Codrington takes a faithfully cheeky approach from the start – with Bernard Shaw himself (a preening Guy Bannerman) appearing and attempting to read from his preface to the story.

The Black Girl (a charmingly confrontational Natasha Mumba) comes out to stop Shaw. Partly a character, partly a mouthpiece for the playwright (how Shavian!), she informs him that this is an adaptation, so he's going to have to deal with the fact that much of what he wrote will be missing and that the adapter, an actual black girl, may have a different take on some of what he wrote about. (Indeed, Shaw's sections on pet causes like vivisection are eliminated, as are the sections dealing with Islam – and the ending is all Codrington's own.)

Even once the play gets going in itself, it's clear that it will be irreverent toward the theatrical deity named Shaw as much as Shaw was irreverent to religious ones. "There are a lot of old-ass men pretending to be Gods in this forest," a Black Mamba Snake (Kiera Sangster) warns our protagonist early on.

Indeed, Bannerman, Graeme Somerville and Ben Sanders are laugh-out-loud funny as some such white dudes in beards, amusingly impotent versions of competing Old Testament ideas of omnipotence. The action all takes place on a giant Bible brilliantly designed by Camellia Koo that characters pop out of and tear apart page by page as the play progresses. (In Shaw's short story, the pages keep dissolving.)

Codrington's adaptation is at its most relevantly biting (that is, again, Shavian) when Black Girl encounters a group of white colonialists on safari – the Caravan of the Curious from the short story – who self-importantly debate evolution, physics and mathematics while a black man (André Sills) carries their luggage.

We've seen this dynamic on stage at the Shaw Festival too many times in recent years – productions of progressive-in-their-time plays where white actors bantered while actors of colour carried tea trays.
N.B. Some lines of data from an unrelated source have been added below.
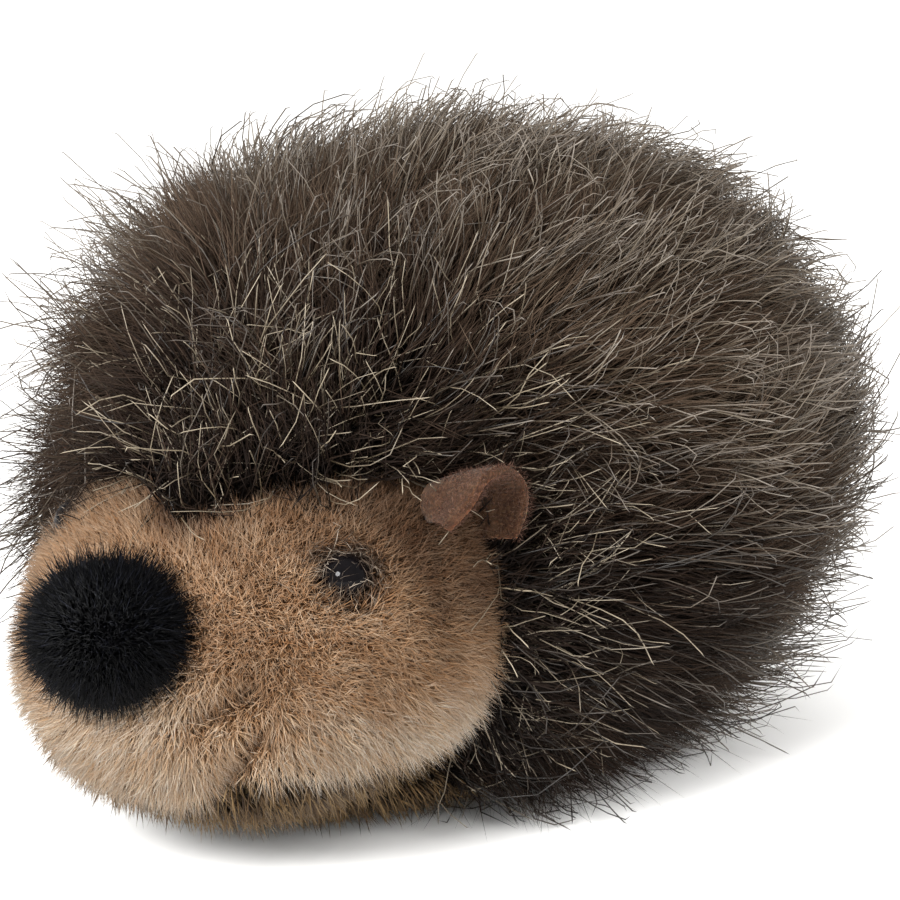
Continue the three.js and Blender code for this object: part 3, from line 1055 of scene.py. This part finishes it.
def feltMaterial():
    # pressed wool felt: matt, mauve brown, speckled with paler and darker fibres and softly uneven
    material, tree = newMaterial("pressedWoolFelt")
    speck, cloud = surfaceGrain(tree, 0.45, 4), surfaceGrain(tree, 3.5, 2)
    brown = {0.25: "#27180f", 0.75: "#593f2d", 0.5: "#3d291b"}
    fine = addNode(tree, "ValToRGB", {"Fac": speck}, stops=brown).outputs[0]
    broad = addNode(tree, "ValToRGB", {"Fac": cloud}, stops={0.3: "#d8ccc8", 0.7: "#ffffff"}).outputs[0]
    colour = addNode(tree, "Mix", {0: 1.0, 6: fine, 7: broad}, data_type="RGBA", blend_type="MULTIPLY")
    bump = addNode(tree, "Bump", {"Height": speck, "Distance": 0.0004, "Strength": 0.9})
    surface = addNode(tree, "BsdfPrincipled", {
        "Base Color": colour.outputs[2], "Normal": bump.outputs[0], "Roughness": 0.95,
        "Specular IOR Level": 0.1, "Sheen Weight": 0.05, "Subsurface Weight": 0.8,
        "Subsurface Radius": (1.0, 0.65, 0.5), "Subsurface Scale": 0.003})
    addNode(tree, "OutputMaterial", {"Surface": surface.outputs[0]})
    return material


def earSurface(across, along, side):
    # a fold of felt: a half round on top, whose flaps hang straight down in front and behind, and
    # whose rim reaches out less towards the lower corners of both flaps
    flare = mix(ear["pinch"], ear["flare"], along)
    angle = across * np.where(across < 0, ear["wrapFront"], ear["wrapRear"])
    arc = np.clip(angle, -np.pi / 2, np.pi / 2)
    rim = np.where(across < 0, ear["rimFront"], ear["rimRear"])
    x = side * ear["reach"] * along * (1 - rim * np.abs(across) ** ear["rimPower"])
    y = (ear["halfWidth"] * flare - ear["thickness"] / 2) * np.sin(arc)
    z = (ear["height"] * flare - ear["thickness"] / 2) * np.cos(arc) - ear["hang"] * np.abs(angle - arc)
    turn = -side * ear["tilt"]
    turned = np.stack([x * np.cos(turn) + z * np.sin(turn), y, -x * np.sin(turn) + z * np.cos(turn)], -1)
    place = turned + np.array(ear["middle"]) * np.array([side, 1, 1])
    return place + softNoise(place, 0.007, 31) * ear["waviness"]


def addEarFuzz(material):
    # loose wool fibres that stand a little off both faces of the felt and off its rim
    dice = np.random.default_rng(501)
    sets = []
    for side in (1, -1):
        across = dice.uniform(-1, 1, ear["fuzz"])
        along = np.minimum(1, dice.uniform(0.05, 1.12, ear["fuzz"]))
        here = earSurface(across, along, side)
        step = 1e-3
        over = earSurface(across + step, along, side) - here
        out = here - earSurface(across, along - step, side)
        face = unit(np.cross(over, out)) * dice.choice([-1, 1], ear["fuzz"])[:, None]
        rim = unit(out) * (along >= 1)[:, None]
        roots = here + face * ear["thickness"] * ear["fuzzRoot"] + rim * 0.0001
        way = unit(face * 0.45 + rim + dice.normal(size=(ear["fuzz"], 3)) * 0.6)
        length = ear["fuzzLength"] * dice.uniform(0.4, 1.2, (ear["fuzz"], 1))
        sets.append(np.stack([roots, roots + way * length], axis=1))
    paths = np.concatenate(sets)
    radii = ear["fuzzRadius"] * dice.uniform(0.7, 1.3, (len(paths), 1))
    addCoat("ear_fuzz", paths, radii, randomValues(dice, len(paths)), material, dice)


def addEars():
    material = feltMaterial()
    rows, columns = ear["rows"], ear["columns"]
    for name, side in (("left", 1), ("right", -1)):
        across, along = np.meshgrid(np.linspace(-1, 1, rows), np.linspace(-ear["rootDepth"], 1, columns),
                                    indexing="ij")
        points = earSurface(across, along, side).reshape(-1, 3)
        row, column = np.meshgrid(np.arange(rows - 1), np.arange(columns - 1), indexing="ij")
        a = row * columns + column
        b = a + columns
        quads = [np.stack([a, b, b + 1], -1), np.stack([a, b + 1, a + 1], -1)]
        faces = np.concatenate(quads).reshape(-1, 3)
        flap = meshPiece(f"felt_ear_{name}", points, faces if side > 0 else faces[:, ::-1], material)
        thick = flap.modifiers.new("felt", "SOLIDIFY")
        thick.thickness = ear["thickness"]
        thick.offset = 0
        soft = flap.modifiers.new("rim", "SUBSURF")
        soft.levels = soft.render_levels = 1
        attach(flap, "root")
        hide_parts(f"ear_{name}")


fuzzMaterial = pileMaterial(
    "looseWoolFibre",
    stops={0.0: "#3f2b22", 1.0: "#8a6f62"},
    tones={0.0: "#9a8a80", 1.0: "#ffffff"},
    tips={0.0: "#d8c8c0", 1.0: "#ffffff"},
    roughness=0.8, gloss=0.1)
addEars()
addEarFuzz(fuzzMaterial)
print("ears ready")


# floor, light and camera

studio = {
    "floor": "#f4f3f1", "floorHalf": 4.0, "world": 0.95,
    "azimuth": 36.4,  # the camera's, from straight ahead of the nose
    "elevation": 14.15, "distance": 0.4718, "lens": 136.8,
    "aim": (0.0027, 0.00295, -0.0017),  # from the middle of the toy's box
}


def floorMaterial():
    # matt white paper sweep, very slightly uneven
    material, tree = newMaterial("whitePaperSweep")
    whites = {0.2: "#f0efed", 0.8: studio["floor"]}
    colour = addNode(tree, "ValToRGB", {"Fac": surfaceGrain(tree, 60, 2)}, stops=whites).outputs[0]
    surface = addNode(tree, "BsdfPrincipled", {
        "Base Color": colour, "Roughness": 0.9, "Specular IOR Level": 0.1})
    addNode(tree, "OutputMaterial", {"Surface": surface.outputs[0]})
    return material


def addStudio():
    size = studio["floorHalf"]
    corners = np.array([[-size, -size, 0], [size, -size, 0], [size, size, 0], [-size, size, 0]])
    floor = meshPiece("floor", corners, np.array([[0, 1, 2], [0, 2, 3]]), floorMaterial())
    world = bpy.data.worlds.new("softRoom")
    world.use_nodes = True
    world.node_tree.nodes.clear()
    tree = world.node_tree
    room = addNode(tree, "Background", {"Color": "#ffffff", "Strength": studio["world"]})
    addNode(tree, "OutputWorld", {"Surface": room.outputs[0]})
    bpy.context.scene.world = world
    bpy.context.scene.view_settings.view_transform = "Standard"


def around(centre, azimuth, elevation, distance):
    # a place seen from the centre at an azimuth from -Y towards +X and an elevation
    a, e = np.radians(azimuth), np.radians(elevation)
    return centre + distance * np.array([np.sin(a) * np.cos(e), -np.cos(a) * np.cos(e), np.sin(e)])


def addLamp(name, centre, azimuth, elevation, distance, size, watts, mirrored=True):
    # a round soft lamp facing the centre, which glossy surfaces show only if it is mirrored
    lamp = bpy.data.lights.new(name, "AREA")
    lamp.shape = "DISK"
    lamp.size = size
    lamp.energy = watts
    holder = bpy.data.objects.new(name, lamp)
    place = around(centre, azimuth, elevation, distance)
    holder.location = place
    holder.rotation_euler = Vector(place - centre).to_track_quat("Z", "Y").to_euler()
    holder.visible_glossy = mirrored
    bpy.context.scene.collection.objects.link(holder)


addStudio()
toyMiddle = (np.array(cadLow) + np.array(cadHigh)) / 2
addLamp("key", toyMiddle, 4, 30, 0.9, 0.31, 16)
addLamp("fill", toyMiddle, 80, 32, 1.1, 0.8, 10, mirrored=False)
addLamp("top", toyMiddle, 200, 75, 1.0, 0.8, 3.6, mirrored=False)

camera = bpy.data.objects.new("camera", bpy.data.cameras.new("camera"))
camera.data.lens = studio["lens"]
aim = toyMiddle + np.array(studio["aim"])
eyePoint = around(aim, studio["azimuth"], studio["elevation"], studio["distance"])
camera.location = eyePoint
camera.rotation_euler = Vector(eyePoint - aim).to_track_quat("Z", "Y").to_euler()
bpy.context.scene.collection.objects.link(camera)
bpy.context.scene.camera = camera

print("scene ready")
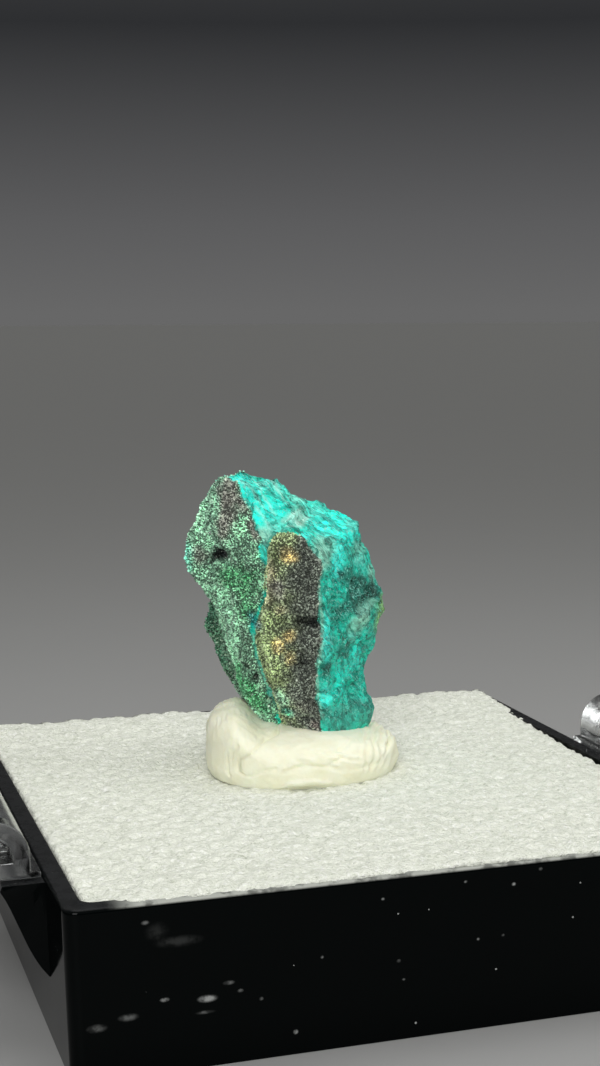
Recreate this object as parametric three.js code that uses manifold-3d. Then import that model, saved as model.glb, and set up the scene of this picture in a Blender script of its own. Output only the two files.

But here, in direction Ravi Jain's farcical but fiercely intelligent production, the image is redeployed satirically.

I enjoyed Sills's exasperated observation of the white men and women trying to outsmart one another, but also Somerville's hilarious parody of a typical Shaw Festival performance, starting observations and epigrams with smug white-guy confidence and then trailing off into gibberish.

Here and elsewhere, we see Codrington and Jain taking Shaw's anti-colonialist ideas – Black Girl's assertion that the most wonderful things about Western culture are the guns is right from the text, for instance – and then adapting and extending them to the very festival where the show is being presented in the lunchtime slot.

Codrington's play makes its points so persuasively, in fact, that I found it hard to subsequently sit through the anti-elitist play A Woman of No Importance later that evening with an all-white cast of Canadians being oh-so-clever in British accents.

The disconcerting fact is that the Shaw Festival has a segregated ensemble of actors this season. All the plays on the bill that were part of its original mandate (written by Shaw and his contemporaries) are being acted by all-white casts, while only the two plays penned after Shaw's death, and two page-to-stage adaptations, have casts that are a little more representative of contemporary Canada.

I've mentioned it before, but it seems worth noting again: There's not a single all-white cast at the Stratford Festival this season. Look at major British theatres, such as the Royal Shakespeare Company or the National Theatre, to see how backward the Shaw Festival has become.

Is the Niagara-on-the-Lake festival regressing into a celebration of Anglo-Irish-Scottish heritage – or arguing for the obsolescence of its core canon? Here in the lunchtime slot, at least, it is making a case for a future that is truly Shavian.

The Adventures of the Black Girl in Her Search for God runs at the Shaw's Court House Theatre until Sept. 11 (shawfest.com).